Ayer cuando niño, me encontraba en vacaciones de verano en el paraíso al que suelen llamar ahora pueblo mágico; ahí donde mis anhelos cristalizaron y no solo fueron sueños, ahí donde no había tiempo de prolongar un descontento motivado por un regaño, de ahí que el malestar era tan fugaz, que no alcanzaba a causar una herida tan profunda, que dejara una imborrable cicatriz en el cuerpo o en el alma, que nos hiciera evocar un mal recuerdo; todo malestar sanaba en forma inmediata, las lágrimas se secaban al viento, y el moco nasal que escurría hasta el labio superior, bastaba un pasón con el dorso de la muñeca de la mano derecha y después, para que no quedara huella, venía la embarrada en el pantalón para quitar la pegajosa humedad del moco; después de eso, todo se apreciaba de maravilla, el sol radiante, las plantas llenas de flores, el perfume que de ellas emanaba, el canto de las aves canoras, y en la cara, una sonrisa envidiable que en el ahora, pocas veces se ve, pero que sería deseable.

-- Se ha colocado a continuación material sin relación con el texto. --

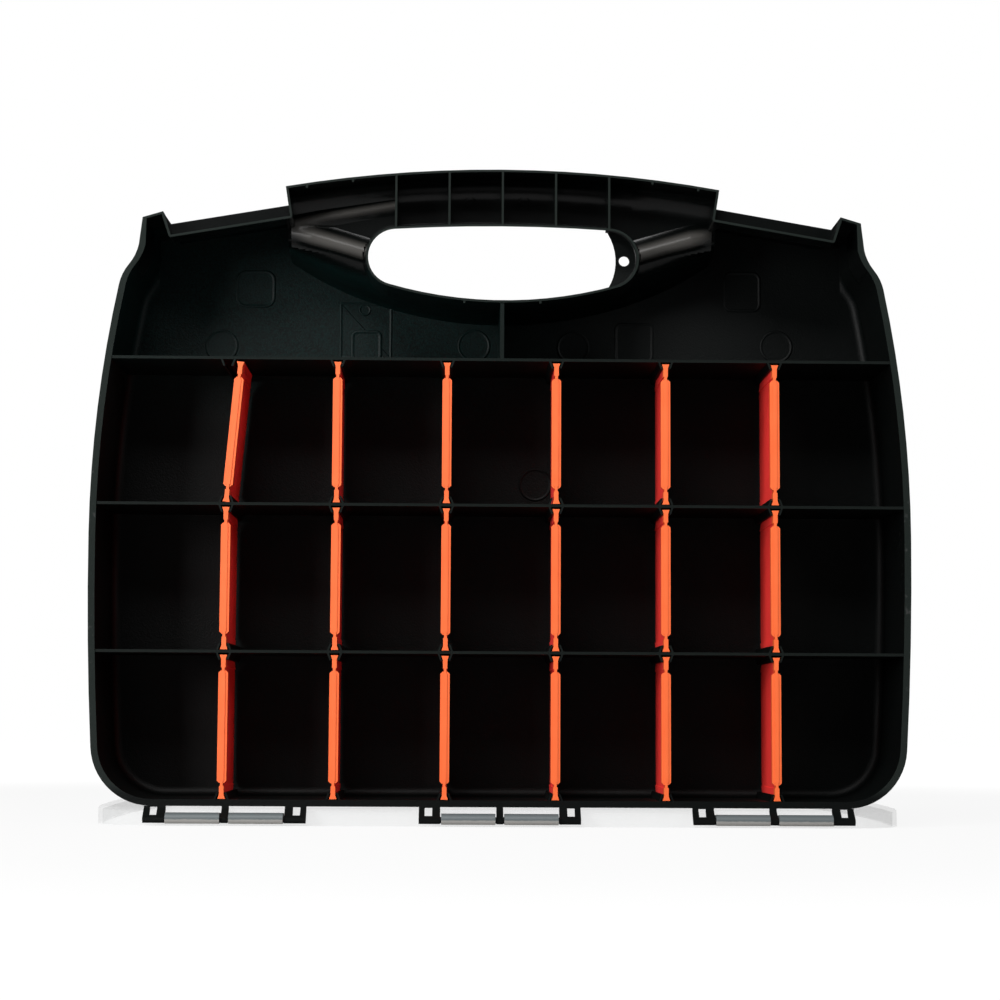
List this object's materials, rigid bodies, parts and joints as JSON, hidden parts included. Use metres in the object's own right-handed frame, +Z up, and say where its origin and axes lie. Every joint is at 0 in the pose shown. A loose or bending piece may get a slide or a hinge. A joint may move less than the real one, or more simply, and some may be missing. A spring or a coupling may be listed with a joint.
{
  "type": "compartment organizer box",
  "caption": "Flat moulded carry case with rows of compartments, lift-out dividers, a hinged lid, latches and a half-grip handle with a hanging hole.",
  "frame": {"origin": "on the floor, under the middle of the bounding box", "axes": "+X to the right along the hinge, +Y from the open side into the case, +Z up; the lid is folded back flat under the standing case"},
  "size_m": [0.46, 0.3698, 0.37],
  "materials": {
    "case_black": "fine moulded grain with a slight sheen",
    "divider_orange": "smooth satin",
    "lid_clear": "clear smoke-grey, glossy",
    "latch_orange": "smooth satin"
  },
  "bodies": {
    "case": {"case_tub": "case_black", "row_wall_1": "case_black", "row_wall_2": "case_black", "row_wall_3": "case_black", "centre_wall": "case_black", "hinge_left": "case_black", "hinge_centre": "case_black", "hinge_right": "case_black"},
    "lid": {"lid": "lid_clear", "lid_knuckles": "lid_clear"},
    "latch_left": {"latch_left": "latch_orange"},
    "latch_right": {"latch_right": "latch_orange"},
    "divider_1_1": {"divider_1_1": "divider_orange"},
    "divider_1_2": {"divider_1_2": "divider_orange"},
    "divider_1_3": {"divider_1_3": "divider_orange"},
    "divider_1_4": {"divider_1_4": "divider_orange"},
    "divider_1_5": {"divider_1_5": "divider_orange"},
    "divider_1_6": {"divider_1_6": "divider_orange"},
    "divider_2_1": {"divider_2_1": "divider_orange"},
    "divider_2_2": {"divider_2_2": "divider_orange"},
    "divider_2_3": {"divider_2_3": "divider_orange"},
    "divider_2_4": {"divider_2_4": "divider_orange"},
    "divider_2_5": {"divider_2_5": "divider_orange"},
    "divider_2_6": {"divider_2_6": "divider_orange"},
    "divider_3_1": {"divider_3_1": "divider_orange"},
    "divider_3_2": {"divider_3_2": "divider_orange"},
    "divider_3_3": {"divider_3_3": "divider_orange"},
    "divider_3_4": {"divider_3_4": "divider_orange"},
    "divider_3_5": {"divider_3_5": "divider_orange"},
    "divider_3_6": {"divider_3_6": "divider_orange"}
  },
  "joints": [
    {"name": "lid_hinge", "type": "hinge", "parent": "case", "child": "lid", "pos_m": [0, -0.18122, 0.0039], "axis": [1, 0, 0], "range_deg": [-270, 0]},
    {"name": "latch_left_turn", "type": "hinge", "parent": "lid", "child": "latch_left", "pos_m": [-0.15449, 0.15458, 0.005], "axis": [0.9856, 0.1689, 0], "range_deg": [-81.38, 80]},
    {"name": "latch_right_turn", "type": "hinge", "parent": "lid", "child": "latch_right", "pos_m": [0.15449, 0.15458, 0.005], "axis": [0.9856, -0.1689, 0], "range_deg": [-81.38, 80]},
    {"name": "divider_1_1_slide", "type": "slide", "parent": "case", "child": "divider_1_1", "axis": [0, -1, 0], "range_m": [0, 0.065]},
    {"name": "divider_1_2_slide", "type": "slide", "parent": "case", "child": "divider_1_2", "axis": [0, -1, 0], "range_m": [0, 0.065]},
    {"name": "divider_1_3_slide", "type": "slide", "parent": "case", "child": "divider_1_3", "axis": [0, -1, 0], "range_m": [0, 0.065]},
    {"name": "divider_1_4_slide", "type": "slide", "parent": "case", "child": "divider_1_4", "axis": [0, -1, 0], "range_m": [0, 0.065]},
    {"name": "divider_1_5_slide", "type": "slide", "parent": "case", "child": "divider_1_5", "axis": [0, -1, 0], "range_m": [0, 0.065]},
    {"name": "divider_1_6_slide", "type": "slide", "parent": "case", "child": "divider_1_6", "axis": [0, -1, 0], "range_m": [0, 0.065]},
    {"name": "divider_2_1_slide", "type": "slide", "parent": "case", "child": "divider_2_1", "axis": [0, -1, 0], "range_m": [0, 0.065]},
    {"name": "divider_2_2_slide", "type": "slide", "parent": "case", "child": "divider_2_2", "axis": [0, -1, 0], "range_m": [0, 0.065]},
    {"name": "divider_2_3_slide", "type": "slide", "parent": "case", "child": "divider_2_3", "axis": [0, -1, 0], "range_m": [0, 0.065]},
    {"name": "divider_2_4_slide", "type": "slide", "parent": "case", "child": "divider_2_4", "axis": [0, -1, 0], "range_m": [0, 0.065]},
    {"name": "divider_2_5_slide", "type": "slide", "parent": "case", "child": "divider_2_5", "axis": [0, -1, 0], "range_m": [0, 0.065]},
    {"name": "divider_2_6_slide", "type": "slide", "parent": "case", "child": "divider_2_6", "axis": [0, -1, 0], "range_m": [0, 0.065]},
    {"name": "divider_3_1_slide", "type": "slide", "parent": "case", "child": "divider_3_1", "axis": [0, -1, 0], "range_m": [0, 0.065]},
    {"name": "divider_3_2_slide", "type": "slide", "parent": "case", "child": "divider_3_2", "axis": [0, -1, 0], "range_m": [0, 0.065]},
    {"name": "divider_3_3_slide", "type": "slide", "parent": "case", "child": "divider_3_3", "axis": [0, -1, 0], "range_m": [0, 0.065]},
    {"name": "divider_3_4_slide", "type": "slide", "parent": "case", "child": "divider_3_4", "axis": [0, -1, 0], "range_m": [0, 0.065]},
    {"name": "divider_3_5_slide", "type": "slide", "parent": "case", "child": "divider_3_5", "axis": [0, -1, 0], "range_m": [0, 0.065]},
    {"name": "divider_3_6_slide", "type": "slide", "parent": "case", "child": "divider_3_6", "axis": [0, -1, 0], "range_m": [0, 0.065]}
  ]
}
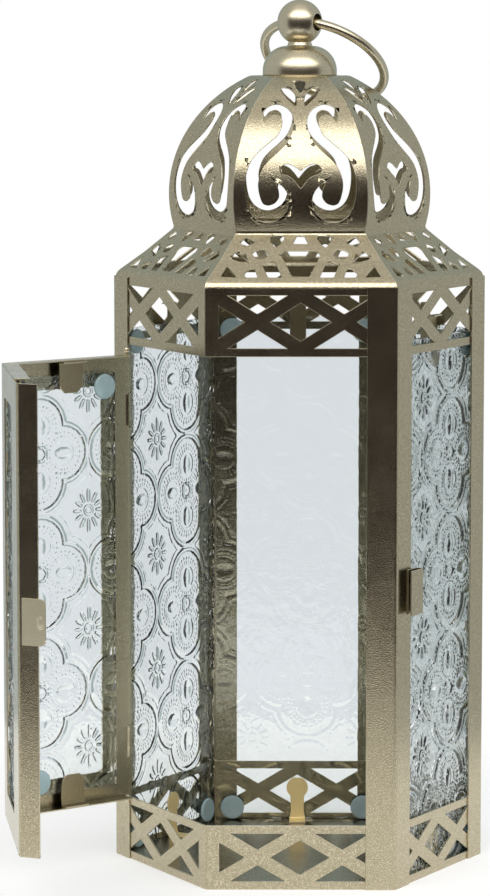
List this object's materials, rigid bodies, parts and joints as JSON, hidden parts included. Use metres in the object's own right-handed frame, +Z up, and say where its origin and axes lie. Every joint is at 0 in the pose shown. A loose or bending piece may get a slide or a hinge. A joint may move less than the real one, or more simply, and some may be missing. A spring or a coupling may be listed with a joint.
{
  "type": "candle lantern",
  "caption": "Six-sided metal candle lantern with pierced bands and dome, patterned glass sides, a wrap-round hinged door and a swinging hanging ring.",
  "frame": {"origin": "middle of the flat underside of the base, on the lantern's own axis", "axes": "+Z up along the lantern's axis; -Y towards the front side, which the door's wide leaf covers when it is shut; +X to the right seen from the front"},
  "size_m": [0.1807, 0.1858, 0.3277],
  "materials": {
    "gold_sheet": "satin champagne-gold metallic finish with a fine speckle",
    "floor_sheet": "satin champagne-gold, duller inside",
    "gold_turned": "satin champagne-gold on turned and drawn pieces",
    "pressed_glass": "clear pressed glass with raised medallions and daisies",
    "tab_metal": "bent gold tabs",
    "soft_dot": "pale blue-green translucent silicone",
    "zinc": "zinc-plated fastener"
  },
  "bodies": {
    "lantern": {"base_band": "gold_sheet", "post_left": "gold_sheet", "post_back_left": "gold_sheet", "post_back_right": "gold_sheet", "post_right": "gold_sheet", "post_front_right": "gold_sheet", "roof_front": "gold_sheet", "roof_front_right": "gold_sheet", "roof_back_right": "gold_sheet", "roof_back": "gold_sheet", "roof_back_left": "gold_sheet", "roof_front_left": "gold_sheet", "hinge_knuckles": "gold_sheet", "latch_catch": "gold_sheet", "floor_plate": "floor_sheet", "cap": "gold_turned", "finial_ball": "gold_turned", "hinge_pin": "gold_turned", "pane_front_right": "pressed_glass", "pane_back_right": "pressed_glass", "pane_back": "pressed_glass", "pane_back_left": "pressed_glass", "floor_tab_front_right": "tab_metal", "floor_tab_back_right": "tab_metal", "floor_tab_back": "tab_metal", "floor_tab_back_left": "tab_metal", "top_tab_front_right": "tab_metal", "top_tab_back_right": "tab_metal", "top_tab_back": "tab_metal", "top_tab_back_left": "tab_metal", "pane_dots": "soft_dot", "finial_screw": "zinc", "finial_washer": "zinc", "finial_nut": "zinc"},
    "door": {"door_frame": "gold_sheet", "door_pane_side": "pressed_glass", "door_pane_front": "pressed_glass", "door_tabs_top": "tab_metal", "door_tabs_low": "tab_metal", "door_dots": "soft_dot", "latch_tongue": "gold_sheet"},
    "ring": {"hanging_ring": "gold_turned"}
  },
  "joints": [
    {"name": "door_hinge", "type": "hinge", "parent": "lantern", "child": "door", "pos_m": [-0.06524, -0.01284, 0.1103], "axis": [0, 0, 1], "range_deg": [-88, 82]},
    {"name": "ring_swing", "type": "hinge", "parent": "lantern", "child": "ring", "pos_m": [0, 0, 0.31917], "axis": [0.8572, -0.515, 0], "range_deg": [0, 257]}
  ]
}
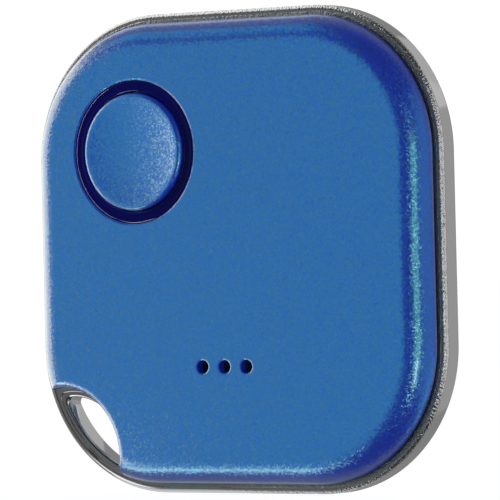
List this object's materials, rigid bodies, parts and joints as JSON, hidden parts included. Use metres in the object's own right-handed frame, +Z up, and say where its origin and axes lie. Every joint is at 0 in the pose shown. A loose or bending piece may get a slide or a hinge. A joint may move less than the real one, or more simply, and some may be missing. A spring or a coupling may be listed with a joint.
{
  "type": "bluetooth tracker tag",
  "caption": "Square tracker tag with a blue pearl cover, chrome band, push button in a light ring, buzzer holes, a key-ring bar in one corner and a lift-off back over a coin cell.",
  "frame": {"origin": "centre of the bottom edge's bounding box: middle of the width, middle of the depth from the back face to the rim of the button, at the lowest point", "axes": "+X to the right of the face as its user sees it, +Z up, and the face looks towards -Y; the back cover and the coin cell leave towards +Y"},
  "size_m": [0.036, 0.0062, 0.036],
  "materials": {
    "pearl_paint": "metallic pearl paint with a fine glitter under clear lacquer",
    "pearl_cap": "metallic pearl paint with a fine glitter under clear lacquer",
    "light_guide": "dark navy translucent light guide, polished",
    "chrome": "bright chrome plate",
    "black_plastic": "fine-textured moulding",
    "chip_plastic": "moulded chip package",
    "white_plastic": "white moulding",
    "board": "green solder mask over glass laminate",
    "gold": "gold-plated spring bronze",
    "steel": "fine turned or rolled",
    "ferrite": "pressed powder",
    "white_ceramic": "fired ceramic",
    "tan_ceramic": "fired ceramic with tinned ends",
    "buzzer_brass": "rolled sheet",
    "wire_red": "insulated wire",
    "mesh_cloth": "fine acoustic mesh",
    "foam": "closed-cell foam",
    "adhesive": "die-cut double-sided tape",
    "seal_rubber": "silicone"
  },
  "bodies": {
    "case": {"front_cover": "pearl_paint", "light_ring": "light_guide", "ring_adhesive": "adhesive", "chrome_frame": "chrome", "cover_gasket": "seal_rubber", "chassis": "black_plastic", "circuit_board": "board", "switch_body": "black_plastic", "switch_plate": "steel", "switch_dome": "steel", "leds": "white_plastic", "radio_chip": "chip_plastic", "crystal": "steel", "antenna": "white_ceramic", "inductor": "ferrite", "transistor": "chip_plastic", "capacitors": "tan_ceramic", "test_pads": "gold", "sound_mesh": "mesh_cloth", "buzzer_adhesive": "adhesive", "buzzer_disc": "buzzer_brass", "buzzer_ceramic": "white_ceramic", "buzzer_wires": "wire_red", "positive_contact": "gold", "negative_contact": "gold"},
    "button": {"button_cap": "pearl_cap"},
    "plunger": {"switch_plunger": "white_plastic"},
    "cover": {"back_cover": "pearl_paint", "battery_pad": "foam"},
    "cell": {"cell_can": "steel", "cell_seal": "seal_rubber", "cell_cap": "steel", "cell_core": "ferrite"}
  },
  "joints": [
    {"name": "button_press", "type": "slide", "parent": "case", "child": "button", "axis": [0, 1, 0], "range_m": [0, 0.00025], "stiffness_N_per_m": 4000, "springref_m": -0.00005},
    {"name": "plunger_press", "type": "slide", "parent": "case", "child": "plunger", "axis": [0, 1, 0], "range_m": [0, 0.00025]},
    {"name": "cover_lift", "type": "slide", "parent": "case", "child": "cover", "axis": [0, 1, 0], "range_m": [0, 0.02]},
    {"name": "cell_lift", "type": "slide", "parent": "case", "child": "cell", "axis": [0, 1, 0], "range_m": [0, 0.01]}
  ],
  "couplings": [
    {"joint": "plunger_press", "follows": "button_press", "ratio": 1},
    {"joint": "cell_lift", "follows": "cover_lift", "ratio": 0.5}
  ]
}
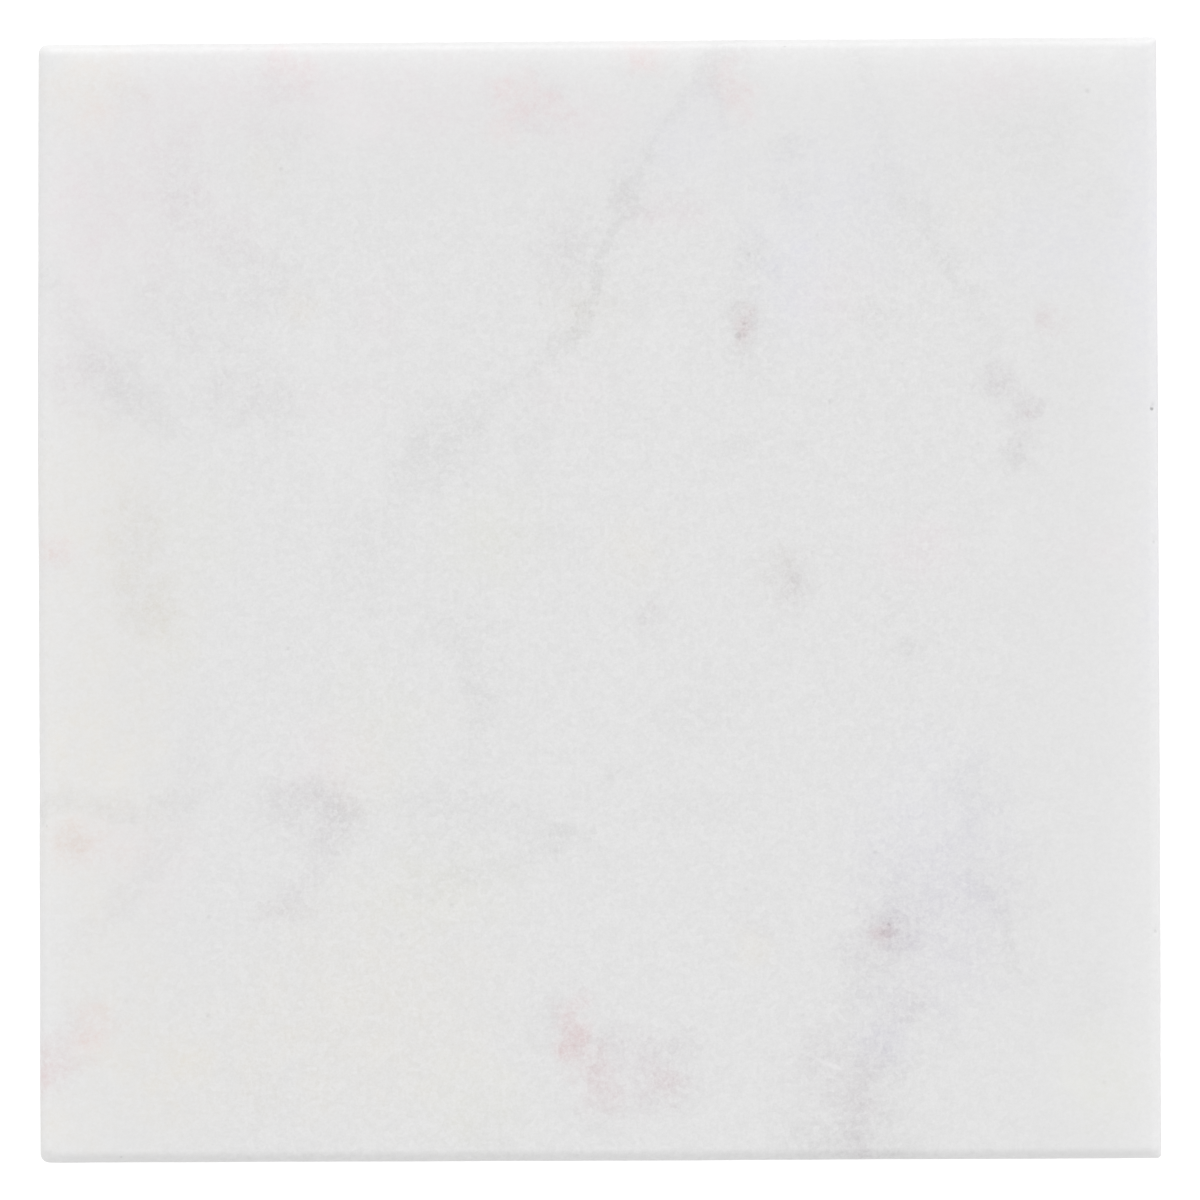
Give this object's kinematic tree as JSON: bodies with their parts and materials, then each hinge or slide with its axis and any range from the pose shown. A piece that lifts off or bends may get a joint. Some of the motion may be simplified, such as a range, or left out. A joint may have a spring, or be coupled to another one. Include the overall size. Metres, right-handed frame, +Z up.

Ayer, en aquellas tardes de espera a la llegada de la noche, la abuela Isabel, como era su costumbre, solía llevar a la banqueta, frente a la puerta principal de la casa grande, su amada mecedora de madera, y como bien sabía que en aquella hora transitaba una buena parte de vecinos, colocaba el mueble de tal forma, que nada le impidiera saludar cual reina de carnaval, a toda la vecindad que por ahí pasaba. La recuerdo portando su delantal a cuadros cafés, mismo que al sentase, solía alisar, para que desaparecieran los pliegues y verse así más formal; mientras que yo, embelesado la observaba, sentado en el escalón que le servía de cimiento y fijo, a ambas hojas de la puerta de madera artesanalmente labrada, que contaba con sus dos postigos rectangulares con rústica protección, y el gran eslabón con aldaba para atrancarla por dentro. Los ojos pizpiretos de la abuela miraban con atención a cada peatón que caminaba frente a su casa, y nadie, ya sea por respeto o por educación, dejaba de saludarla, anteponiendo como parentesco la categoría de tía y preguntar de pasada por el tío Virgilio, muy respetado y querido por la gente del pueblo; y extrañado de tanto parentesco le pregunté: Abuela ¿qué tantos sobrinos tienes? Y ella contestaba: Todos somos familia, todos tenemos parentesco, y continuaba dándole vuelo a la mecedora, un tanto para sentir el fresco de la tarde y espantar el mosco, otro tanto, para sentirse niña, y yo la seguía observando con verdadero embeleso, tratando de grabar en mi mente cada gesto, cada palabra, cada sonrisa, porque muy adentro, sabía que un día, a esa mecedora se le acabaría el vuelo, y dejaría de escuchar también el rechinido de la madera producido por el continuo movimiento acompasado, por eso, en un impuso sentimental me acerqué y tomé su mano, tan suave, tan trabajada, de piel tan delgada, que pensé que si apretaba un poco más se rompería, por eso, preferí tocarla con mis labios, y ella sorprendida me dijo: ¿Pero qué haces hijo? Nada abuela, que quiero tu mano besar, porque te amo y te extraño. ¿Me extrañas? respondió. Pero si aquí estás conmigo. Sí abuela, le contesté, pero algún día que espero sea en mucho tiempo, yo sé que te voy a extrañar, así como extrañaré tu continuo mecer y rechinar de este tu mueble de madera que te hace parecer una reina en este lugar.
Ayer, un día como hoy, recuerdo que me obséquiate tu mecedora de madera, misma que llevé conmigo a mi hogar, y cuando estuve casado y venía en camino mi primogénita, le dije a la que es mi mujer, mécete por las tardes, que el bebé que está por venir, se acostumbre a ese armonioso vaivén y escuche el rechinido de la madera, para que cuando más adelante te pregunte, le recuerdes lo mucho que se ama a las abuelas.
Para mí, mi abuela fue siempre la reina de San Francisco, Santiago Nuevo León, para mí, la magia de ese pueblo siempre fue y será su maravillosa gente. Y yo observando pude grabar a toda esa generación que sigue viviendo en mi mente, hoy como ayer.